An impact absorbing portion 18 is provided integrally with the bulkhead portion 16 on the vehicle front side of the bulkhead portion 16, and the impact absorbing portion 18 is deformed when an impact load of the motor 28 is input from the vehicle front side. As a consequence, in the present embodiment, the impact-energy of the motor 28 can be absorbed before the motor 28 enters the inside of the vehicle cabin 10A.

Further, in the present embodiment, as shown in FIG. 4, the impact absorbing portion 18 includes a front impact absorbing portion 18D and a rear impact absorbing portion 18E. The front impact absorbing portion 18D includes a plurality of impact absorbing pieces 18D1 whose plate thickness direction is an input direction of an impact load (an input assumed direction). These impact absorbing pieces 18D1 are flexibly deformed by receiving an impact load of the motor 28 from the front side of the vehicle, and contribute to absorbing the impact load.

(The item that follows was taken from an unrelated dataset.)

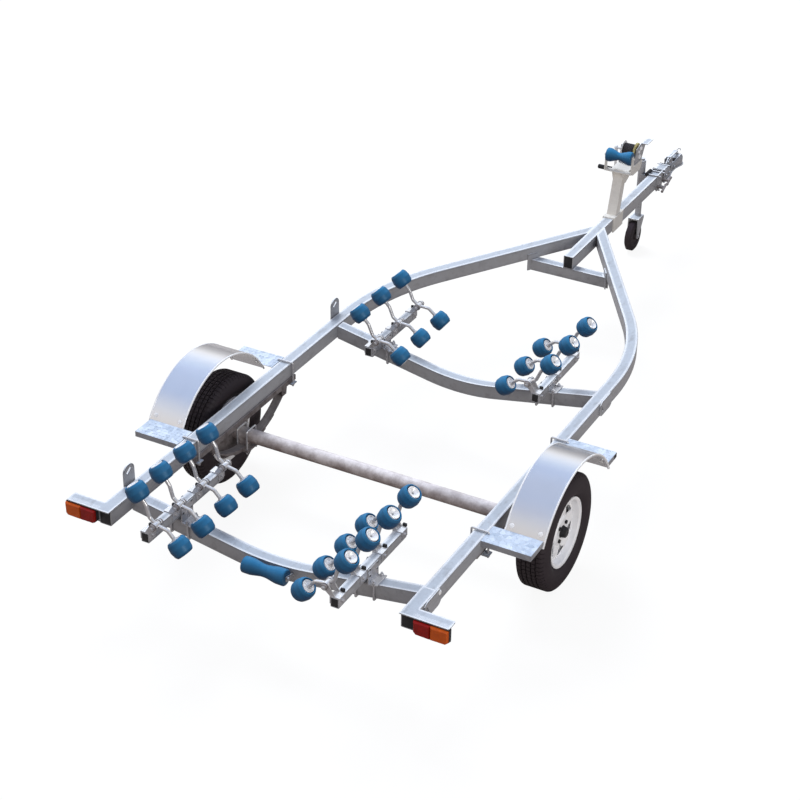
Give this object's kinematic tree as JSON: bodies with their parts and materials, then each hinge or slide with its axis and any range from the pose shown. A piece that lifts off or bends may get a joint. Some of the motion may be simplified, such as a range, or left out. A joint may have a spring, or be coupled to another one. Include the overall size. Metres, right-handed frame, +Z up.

On the other hand, a plurality of reinforcing ribs 18E1, reinforcing ribs 18E2, and reinforcing ribs 18E3 are arranged in the rear impact absorbing portion 18E so as to form a closed cross section when viewed from the up-down direction of the vehicle. The rear impact absorbing portion 18E has higher stiffness with respect to the impact load from the front side of the vehicle than the front impact absorbing portion 18D.

Therefore, in the present embodiment, the vehicle front portion of the impact absorbing portion 18 is easily deformed by the impact load from the vehicle front side, and the vehicle rear portion of the impact absorbing portion 18 is hardly deformed by the impact load from the vehicle front side. Consequently, it is possible to both absorb the impact load from the front side of the vehicle and suppress the entry of the motor 28 into the inside of the vehicle cabin 10A.

As described above, in the present embodiment, in the vehicle 10 in which the motor 28 is mounted on the vehicle front side, the collision energy of the motor 28 at the time of the front collision can be absorbed.